I got out of the car. We now knew that kiddo needed to be driven to and from school to regulate his sensory system and prevent him from using up his resilience before entering the classroom. As I walked passed the playground I saw the children playing at lunch time. I was suddenly awash with feelings, thinking what might have been. As I looked through the running figures I saw a familiar face. Kiddo was running with a group of children. He had clearly inherited my bossiness and was currently explaining (shouting) why another boy had broken the rules. He looked across at me and screamed “Mum!”. I waved and carried on walking, pushing a buggy. As I entered the school gates on his last day, that vision melted away. I try not to imagine what life would be like if things were different, because it discredits the life we have, which is actually very fulfilling. Just not expected. As I collected kiddo there were emotional moments with a few staff. All of them had invested time into kiddo’s happiness. You are a beautiful team of people and we as a family are very privileged to have known you all.
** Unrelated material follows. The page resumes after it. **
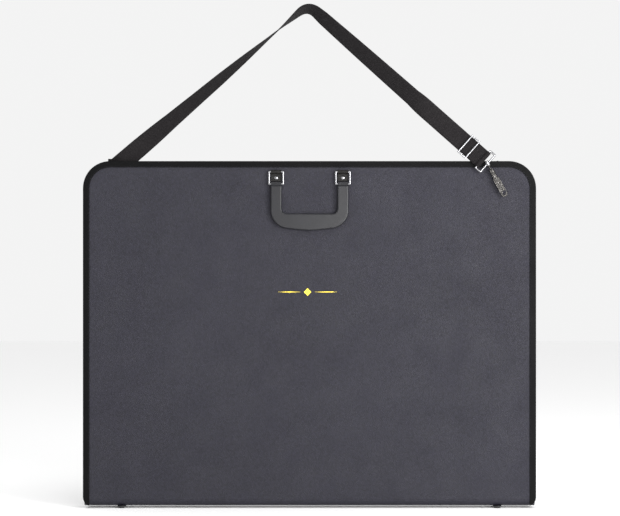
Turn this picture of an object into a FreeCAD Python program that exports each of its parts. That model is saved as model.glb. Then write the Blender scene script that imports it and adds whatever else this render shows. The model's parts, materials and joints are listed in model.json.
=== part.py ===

But walking away from Mrs S was the hardest. She was a member of our family. She felt our tiredness, shared our moments of joy and most importantly, laughed with us when we needed to. Thankfully, she is continuing to work with us as an enabler. So we saw her two days later… but nevertheless people, it was really emotional!

As I took William home that day I felt an immense sadness and guilt. He had no idea he wasn’t going back. He had invested so much of his own energy to learn how to enjoy that environment, but it still wasn’t enough. I couldn’t explain that we were moving on to pastures new. I was ripping him from the life he had known for almost a year. I shed a few tears and it gave me some closure on just how far we had come.

Adventures await people, I hope you’re ready to come with us on our journey…

Thanks for reading,


2 thoughts on “Our journey through mainstream…

  1. Yeah, I get that bit aboutit not just being the staff who deal with your kid, theres everyone else too, cleaning, kitchen staff and the rest. So true. Well, I want to hear how it goes in the new school. I hope all good!